AI-agent incidents are difficult to observe. Public datasets are likely to overrepresent spectacular failures and underrepresent routine near misses, quietly corrected errors, internal escalations, and losses settled without public disclosure.

For insurers, this creates a measurement problem. The most valuable risk signals may live inside operational telemetry: frequency of human overrides, escalation rates, exception queues, tool-call failures, audit-log gaps, permission changes, and the speed at which teams move from recommendation to execution.

Our research line treats these as underwriting variables, not merely engineering details. A firm that can describe and monitor its authority envelope is different from a firm that only names the model it uses.

Why this matters now

AI agents are moving from demonstration to deployment. They are beginning to touch enterprise workflows in customer service, software development, finance operations, procurement, legal review, insurance claims, health administration, compliance triage, and internal analytics.

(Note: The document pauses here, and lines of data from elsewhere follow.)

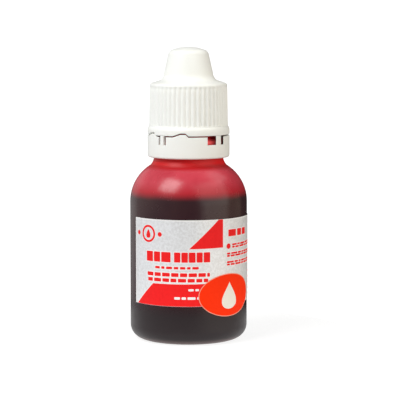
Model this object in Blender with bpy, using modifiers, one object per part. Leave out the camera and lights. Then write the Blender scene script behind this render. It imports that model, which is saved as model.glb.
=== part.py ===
"""Dropper bottle of stamp ink.

A squeeze bottle with a long-tipped screw cap and a tamper band. The origin is the centre of the base,
+Z runs up the bottle's axis, and the front, where the label's panel faces, is -Y.
Angles round the bottle are in degrees from the front, positive towards +X.
"""

import math

import bmesh
import bpy
from mathutils import Matrix, Vector

MM = 0.001
FRONT = -90.0
GAP = 0.3 * MM
SKIN_GAP = 0.06 * MM
MERGE = 0.00001

# Bottle body
BODY_RADIUS = 16.5 * MM
WALL = 0.9 * MM
HEEL_RADIUS = 4.0 * MM
STANDING_RING = 2.0 * MM
PUSH_UP = 1.4 * MM
SHOULDER_RADIUS = 12.0 * MM
SHOULDER_BASE = 38.9 * MM
SHOULDER_TURN = 59.0
BOTTLE_STEPS = 48

# Neck
NECK_ROOT_RADIUS = 9.95 * MM
NECK_ROOT_TOP = 50.7 * MM
GROOVE_RADIUS = 9.4 * MM
BEAD_RADIUS = 10.15 * MM
BEAD_BOTTOM = 54.9 * MM
BEAD_TOP = 57.2 * MM
NECK_RADIUS = 8.6 * MM
NECK_BORE = 7.65 * MM
NECK_TOP = 68.0 * MM

# Screw thread
THREAD_PITCH = 3.0 * MM
THREAD_TURNS = 1.75
THREAD_FOOT = 59.6 * MM
THREAD_POINTS_PER_TURN = 24
THREAD_RUN_OUT = 4
NECK_THREAD_RADIUS = 8.7 * MM
CAP_THREAD_RADIUS = 9.75 * MM
THREAD_SECTION = 0.7 * MM

# Cap
CAP_FOOT = 57.9 * MM
FLANGE_RADIUS = 11.55 * MM
FLANGE_TOP = 60.2 * MM
SKIRT_FOOT_RADIUS = 11.1 * MM
SKIRT_TOP_RADIUS = 10.9 * MM
SKIRT_BORE = 9.9 * MM
SKIRT_TOP = 71.8 * MM
CAP_SHOULDER = 72.4 * MM
CAP_CEILING = 71.0 * MM
TIP_FOOT_RADIUS = 6.9 * MM
TIP_FOOT = 75.0 * MM
TIP_FILLET = 2.3 * MM
TIP_FILLET_END = 262.0
TIP_RIM_RADIUS = 5.6 * MM
TIP_RIM = 80.7 * MM
DOME_RADIUS = 12.8 * MM
DOME_TURN = 24.0
CAP_TOP = 82.35 * MM
CAP_WALL = 1.15 * MM
TIP_BORE_TAPER = 1.2 * MM
RIB_COUNT = 48
RIB_DEPTH = 0.35 * MM
SEAL_RING_RADIUS = 7.9 * MM
SEAL_RING_FOOT = 69.65 * MM

# Tamper band
PARTING_GAP = 0.37 * MM
BAND_FOOT = 51.5 * MM
BAND_BORE = 10.5 * MM
SNAP_LIP_BORE = 9.75 * MM
TOOTH_HEIGHT = 0.77 * MM
TOOTH_STARTS = (-22.5, -75.0, 157.5, 105.0)
TOOTH_RAMP = 11.25
TOOTH_FLAT = 7.5
TOOTH_STEP = 3.75
WINDOW_DEPTH = 2.2 * MM
WINDOWS = ((27.4, 41.5), (51.5, 57.0))
SLOTS = ((-45.7, -42.5), (-37.0, -32.7))

# Dropper nozzle and sealing pin
NOZZLE_FOOT = 61.0 * MM
NOZZLE_FLANGE_RADIUS = 8.5 * MM
NOZZLE_FLANGE = 1.0 * MM
NOZZLE_TIP = 77.6 * MM
NOZZLE_STEPS = 32
SPOUT_TIP_RADIUS = 1.95 * MM
SPOUT_WAIST = (2.3 * MM, 74.5 * MM)
SPOUT_SHOULDER = (3.9 * MM, 71.2 * MM)
SPOUT_FOOT = (4.6 * MM, 69.9 * MM)
PLUG_BORE = 6.3 * MM
PLUG_CEILING = 66.6 * MM
SPOUT_BORE_FOOT = (3.3 * MM, 69.4 * MM)
SPOUT_BORE_SHOULDER = (2.6 * MM, 71.4 * MM)
SPOUT_BORE_WAIST = (1.4 * MM, 74.4 * MM)
DRIP_HOLE = 0.95 * MM
DRIP_HOLE_LENGTH = 2.2 * MM
PIN_RADIUS = 0.55 * MM
PIN_FOOT = 75.9 * MM
PIN_STEM_RADIUS = 1.5 * MM

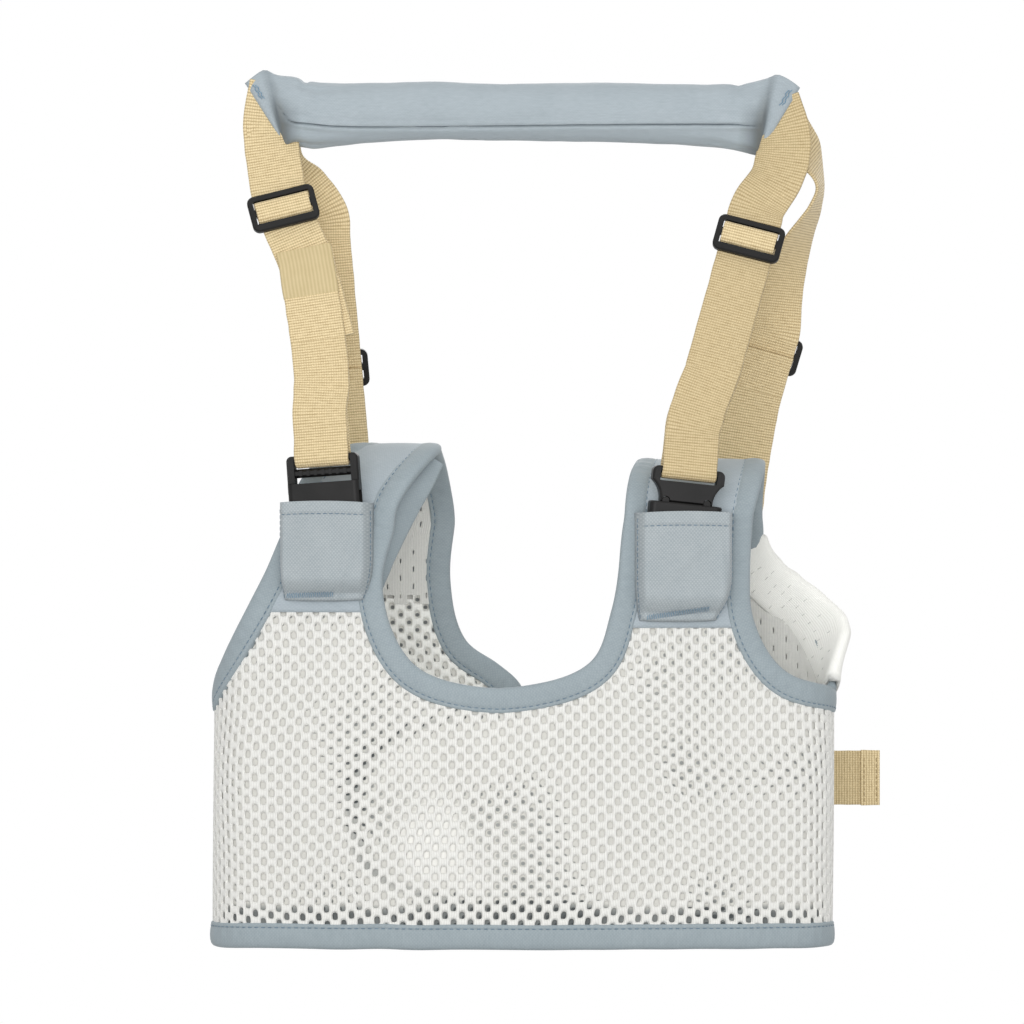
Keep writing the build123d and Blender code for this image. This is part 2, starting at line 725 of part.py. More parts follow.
def slide_adjuster():
    """Three-bar slide; its back is at Y = 0 and its middle bar at Z = 0."""
    high = SLIDE_BAR / 2 + (SLIDE_HEIGHT - SLIDE_TOP - SLIDE_BAR - SLIDE_BOTTOM) / 2 + SLIDE_TOP
    low = high - SLIDE_HEIGHT
    half = SLIDE_WIDTH / 2
    outline = fillet(block(-half, half, low, high).vertices(), 3.2)
    frame = extrude(Plane.XZ * outline, SLIDE_DEPTH)
    frame = chamfer(frame.faces().sort_by(Axis.Y)[0].edges(), 0.7)
    for z0, z1 in ((low + SLIDE_BOTTOM, -SLIDE_BAR / 2), (SLIDE_BAR / 2, high - SLIDE_TOP)):
        slot = extrude(Plane.XZ * block(-SLOT_WIDTH / 2, SLOT_WIDTH / 2, z0, z1), 2 * SLIDE_DEPTH, both=True)
        frame -= slot
    return frame


def slide_webbing():
    """The bight of webbing over the slide's middle bar."""
    half, out = SLIDE_BAR / 2, SLIDE_DEPTH
    around = Plane.YZ * Pos(-(out + WEBBING) / 2, 0) * Rectangle(out + WEBBING, 2 * (half + WEBBING))
    bight = extrude(around, WEBBING_WIDTH / 2, both=True)
    bight = fillet(bight.edges().filter_by(Axis.X).group_by(Axis.Y)[0], WEBBING)
    inside = Plane.YZ * Pos(-out / 2 + 1, 0) * Rectangle(out + 2, SLIDE_BAR)
    return bight - extrude(inside, SLOT_WIDTH / 2, both=True)


def ring():
    """Rectangular webbing ring that joins a back strap to the vest."""
    outline = chamfer(Rectangle(BUCKLE_WIDTH, RING_HEIGHT).vertices(), 2)
    frame = chamfer(slab(outline, RING_DEPTH).faces().filter_by(Axis.Y).edges(), 0.9)
    return frame - slab(Rectangle(SLOT_WIDTH, RING_HEIGHT - 2 * RING_BAR), 2 * RING_DEPTH)


RING_BAR_Z = (RING_HEIGHT - RING_BAR) / 2

STRAPS = {
    "front_left": Strap(
        side=-1,
        facing=1,
        lead=[
            ((-119.5, -4.2, -7.0), (-0.85, 0, 0.5)),
            ((-118.0, -7.0, -18.5), (-0.97, 0, 0.2)),
        ],
        run=((-111.0, -9.5, -36.0), (-92.5, -29.5, -104.0)),
        knee=(-90.0, -34.5, -122.0),
        slide_z=-44.6,
        end=(LEFT_BUCKLE, SOCKET_BAR_Z, -1),
    ),
    "front_right": Strap(
        side=1,
        facing=1,
        lead=[
            ((119.0, -4.2, -7.5), (-0.85, 0, -0.5)),
            ((115.5, -7.0, -19.0), (-0.97, 0, -0.2)),
        ],
        run=((109.0, -9.5, -35.0), (85.5, -34.5, -118.0)),
        knee=(80.0, -39.0, -132.0),
        slide_z=-58.5,
        end=(RIGHT_BUCKLE, PLUG_BAR_Z, 1),
    ),
    "back_left": Strap(
        side=-1,
        facing=-1,
        lead=[
            ((-118.5, 4.2, -7.5), (0.85, 0, -0.5)),
            ((-111.0, 7.5, -21.0), (0.97, 0, -0.2)),
        ],
        run=((-92.5, 10.5, -42.0), (-82.5, 34.0, -158.0)),
        knee=(-81.2, 37.5, -168.0),
        slide_z=-116.6,
        end=(LEFT_RING, RING_BAR_Z, 1),
    ),
    "back_right": Strap(
        side=1,
        facing=-1,
        lead=[
            ((123.5, 3.0, -7.0), (0.75, -0.15, 0.6)),
            ((132.0, 5.5, -15.0), (0.75, -0.6, 0.3)),
            ((137.0, 8.5, -28.0), (0.42, -0.9, -0.15)),
            ((134.5, 11.0, -41.0), (0.8, -0.5, -0.35)),
        ],
        run=((128.0, 14.0, -53.0), (106.5, 29.5, -126.0)),
        knee=(101.0, 36.0, -155.0),
        slide_z=-108.0,
        end=(RIGHT_RING, RING_BAR_Z, 1),
    ),
}


def straps():
    made = {}
    for name, strap in STRAPS.items():
        made["strap_" + name] = [strap.webbing()]
        made["strap_" + name + "_loop"] = [strap.loop()]
        made["strap_" + name + "_return"] = [strap.returning()]
        made["slide_" + name] = [strap.on_slide(slide_adjuster())]
        made["slide_" + name + "_webbing"] = [strap.on_slide(slide_webbing())]
    rings = (LEFT_RING, RIGHT_RING)
    made["back_rings"] = [place * ring() for place in rings]
    made["back_ring_tabs"] = [
        place * sewn_tab(-RING_BAR_Z, -1, RING_STAND_OFF - BINDING_PROUD - 0.1, 20) for place in rings
    ]
    return made


# Belt ----------------------------------------------------------------------------------------------------


def belt_station(x, out):
    """Station on the belt at x, the webbing's middle standing out from the back panel."""
    place = on_back(x, BELT_Z, 0, out)
    return Plane(place.origin, x_dir=(0, 0, 1), z_dir=place.x_dir * -1)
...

As these systems become more capable, the temptation will be to treat model improvement as risk reduction. Sometimes it will be. But in competitive settings, productivity gains are rarely left idle. Firms will spend them on speed, scope, scale, and autonomy.

That is why AI-agent insurance cannot be built only around model labels. It needs a theory of delegated authority, governance capacity, and organizational adaptation.

Bottom line

Safer AI models are good. They are not the end of the risk story.

When firms use better models to delegate more complex and higher-authority tasks, the safety dividend can be converted into expanded exposure. Incidents may move from simple model mistakes to failures of oversight, workflow design, escalation, accountability, and institutional control.

The underwriting question is therefore not only, “How good is the model?”

It is also, “What has the organization allowed the model to do, and can its governance capacity keep up?”